HASH_JOIN_OPERATOR (id=3 , nereids_id=448):
- PlanInfo
- join op: LEFT OUTER JOIN(BROADCAST)[]
- equal join conjunct: (value = value)
- cardinality=2,462,330,332
- vec output tuple id: 5
- output tuple id: 5
- vIntermediate tuple ids: 4
- hash output slot ids: 16
- projections: value
- project output tuple id: 5
- BlocksProduced: sum 360.099K (360099), avg 45.012K (45012), max 45.014K (45014), min 45.011K (45011)
- CloseTime: avg 8.44us, max 13.327us, min 5.574us
- ExecTime: avg 26sec153ms, max 26sec261ms, min 26sec33ms
- InitTime: avg 7.122us, max 13.395us, min 4.541us
- MemoryUsage: sum , avg , max , min
- PeakMemoryUsage: sum 1.16 MB, avg 148.00 KB, max 148.00 KB, min 148.00 KB
- ProbeKeyArena: sum 1.16 MB, avg 148.00 KB, max 148.00 KB, min 148.00 KB
- OpenTime: avg 2.967us, max 4.120us, min 1.562us
- ProbeRows: sum 1.4662330332B (1462330332), avg 182.791291M (182791291), max 182.811875M (182811875), min 182.782658M (182782658)
- ProjectionTime: avg 165.392ms, max 169.762ms, min 161.727ms
- RowsProduced: sum 1.462330332B (1462330332), avg 182.791291M (182791291), max 182.811875M (182811875), min 182.782658M (182782658)

Root cause analysis:

  • The dominant time cost (ExecTime: avg 26sec153ms) is concentrated in the Join operator.
  • The total volume of data processed (ProbeRows: 1.466 billion) is huge, which is a typical CPU-intensive workload.
  • Monitoring shows CPU utilization at only 60%, indicating room for acceleration.

Solution: Increase the parallelism.

SET parallel_pipeline_task_num = 16;

Result comparison:

MetricBeforeAfter
Query duration28 seconds19 seconds
CPU utilization60%90%

FAQ

Q1: What is the default parallelism? The default value is 0, which at runtime is equivalent to half the number of CPU cores on the BE.

Q2: Is a higher parallelism always better? No. Excessive parallelism brings thread scheduling and framework scheduling overhead, which can actually reduce performance. For example, setting it to 48 on a 16-core BE provides no benefit.

Q3: Why does SET GLOBAL not take effect on existing connections? GLOBAL only takes effect on the current connection and newly created connections; other existing connections are not affected. To make it take effect immediately for everything, restart the FE.

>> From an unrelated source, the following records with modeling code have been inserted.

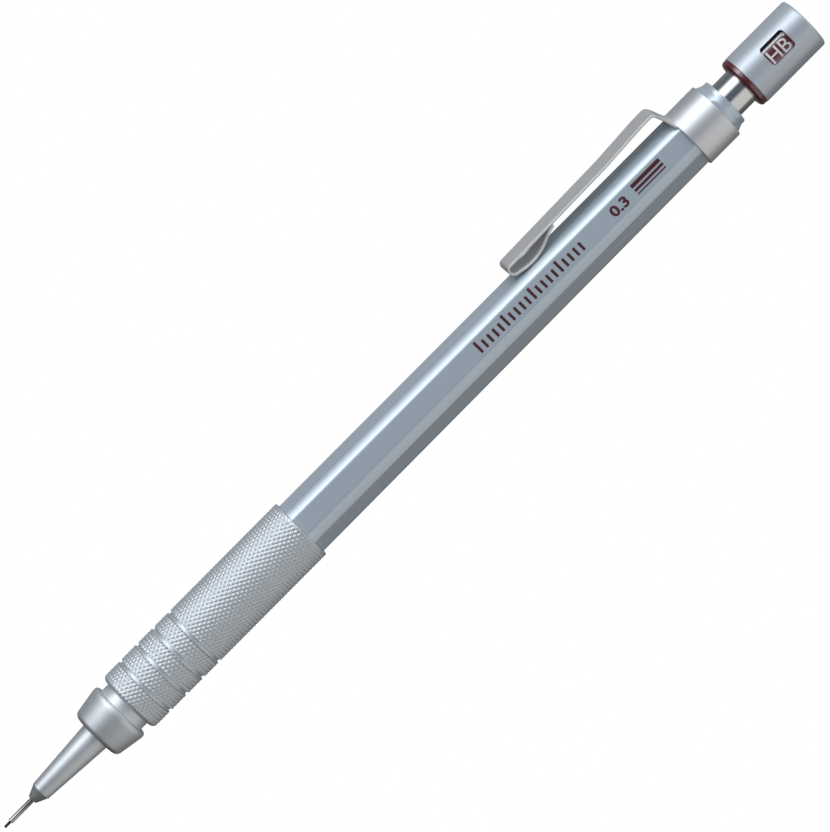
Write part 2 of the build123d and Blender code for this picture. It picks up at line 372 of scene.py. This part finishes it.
def make_tip():
    bore = LEAD_R + 0.02
    pipe = lathe(
        "guide_pipe_tube",
        [
            (PIPE_START, bore, 0.02),
            (PIPE_START, PIPE_R, 0.06),
            (BUSH_START - 0.1, PIPE_R),
            (BUSH_START, PIPE_R + 0.06),
            (BUSH_START, PIPE_SEAT_R),
            (PIPE_END, PIPE_SEAT_R),
            (PIPE_END, bore),
        ],
        segments=72,
    )
    place(pipe, "barrel", pipe_steel, "guide_pipe")
    lead_way = 0.23
    bush = lathe(
        "front_bush_step",
        [
            (BUSH_START, PIPE_R + 0.07),
            (BUSH_START, 0.66, 0.05),
            (CONE_START, 1.345, 0.03),
            (CONE_START, STEM_R),
            (BUSH_END, STEM_R),
            (BUSH_END, lead_way),
            (PIPE_END, lead_way),
            (PIPE_END, PIPE_SEAT_R + GAP),
            (BUSH_START + 0.1, PIPE_SEAT_R + GAP),
        ],
        segments=96,
    )
    place(bush, "barrel", bush_metal, "front_bush")
    skirt = COLLAR_START + 1.1
    clutch_start, clutch_r = 18.1, 1.72
    seat_start, seat_r = CONE_END - 3.0, 2.02
    retainer_start, retainer_end, retainer_r = 9.05, 12.35, 1.12
    channel_r = 0.42
    stem_bore = STEM_R + 0.03
    cone = lathe(
        "nose_cone_shell",
        [
            (CONE_START, stem_bore),
            (CONE_START, CONE_FRONT_R, 0.10),
            (COLLAR_START, CONE_REAR_R),
            (skirt, CONE_REAR_R),
            (skirt, NOSE_CORE_R),
            (CONE_END, NOSE_CORE_R),
            (CONE_END, seat_r),
            (seat_start, seat_r),
            (seat_start, clutch_r),
            (clutch_start, clutch_r),
            (clutch_start, channel_r),
            (retainer_end, channel_r),
            (retainer_end, retainer_r),
            (retainer_start, retainer_r),
            (retainer_start, stem_bore),
        ],
    )
    place(cone, "barrel", turned_metal, "nose_cone")
    collar_bore = NOSE_CORE_R + 0.06
    collar = lathe(
        "nose_collar_shell",
        [
            (COLLAR_START, CONE_REAR_R + GAP),
            (COLLAR_START, 3.84, 0.85),
            (NECK_START - 0.8, COLLAR_R, 1.5),
            (NECK_START, COLLAR_R, 0.42),
            (NECK_START, THREAD_R - GAP),
            (NOSE_END, THREAD_R - GAP),
            (NOSE_END, collar_bore),
            (skirt + 0.05, collar_bore),
            (skirt + 0.05, CONE_REAR_R + GAP),
        ],
    )
    place(collar, "barrel", turned_metal, "nose_collar")
    lead_start, lead_end = ends("lead")
    lead = lathe(
        "lead_core",
        [(lead_start, 0), (lead_start, LEAD_R, 0.05), (lead_end, LEAD_R), (lead_end, 0)],
        segments=48,
    )
    place(lead, "lead", graphite, "lead")


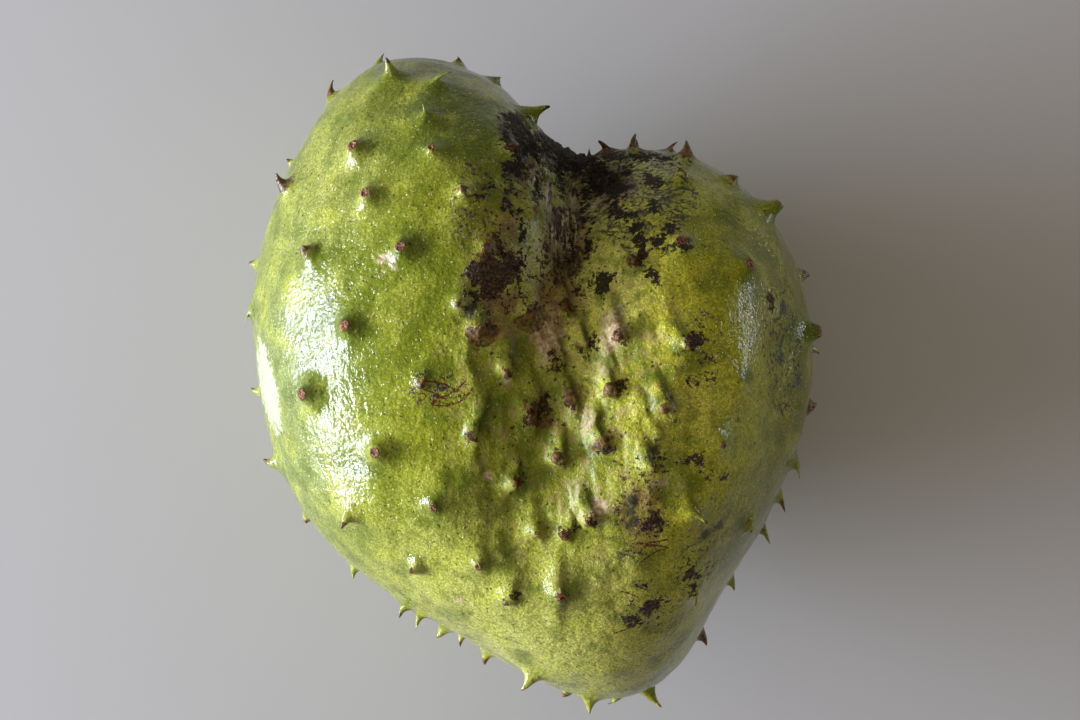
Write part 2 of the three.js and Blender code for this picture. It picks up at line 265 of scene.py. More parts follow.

Q4: Do all table models support concurrent reads within a shard? Only the Duplicate and Unique Key Merge-On-Write models support it. For the Aggregate model and the Unique Key Merge-On-Read model, query parallelism is still limited by the number of shards.

Q5: How do I tell whether a query is CPU-bound? Use PROFILE to observe which operator concentrates the ExecTime, and observe the machine's CPU utilization at the same time. If the CPU is not saturated, consider increasing the parallelism.


Troubleshooting

SymptomPossible causeInvestigation suggestion
Query becomes slower after raising parallelismThread scheduling overhead exceeds parallelism gainsCheck operator time costs via Profile; step back using the 4-2-1 approach
CPU utilization is saturated but the query becomes slowerParallelism is too high, causing context switchesLower the parallelism; for high-concurrency scenarios, set it to 1
Global adjustment does not take effectExisting connections have not applied the new configurationRestart the FE or reconnect the client
Slow read speed for large shardsVersion is below 2.1, limited by the number of shardsUpgrade to 2.1 or later, and confirm the table model is Duplicate or MoW

Summary

Typically, you do not need to intervene in query parallelism. If adjustment is needed, follow these principles:

  1. Start from CPU utilization: Use the PROFILE tool to confirm whether the query is CPU-bound, and then decide whether to adjust.
  2. Prefer SQL-level adjustment: A single-SQL HINT adjustment is the safest. Avoid aggressive global changes.
  3. Scenario-based decisions: Refer to the Scenario and Recommended Parallelism Reference Table to choose an appropriate value.
  4. Step-down trials: For complex queries, adjust gradually using the 4-2-1 step-down approach, observing query performance and machine load.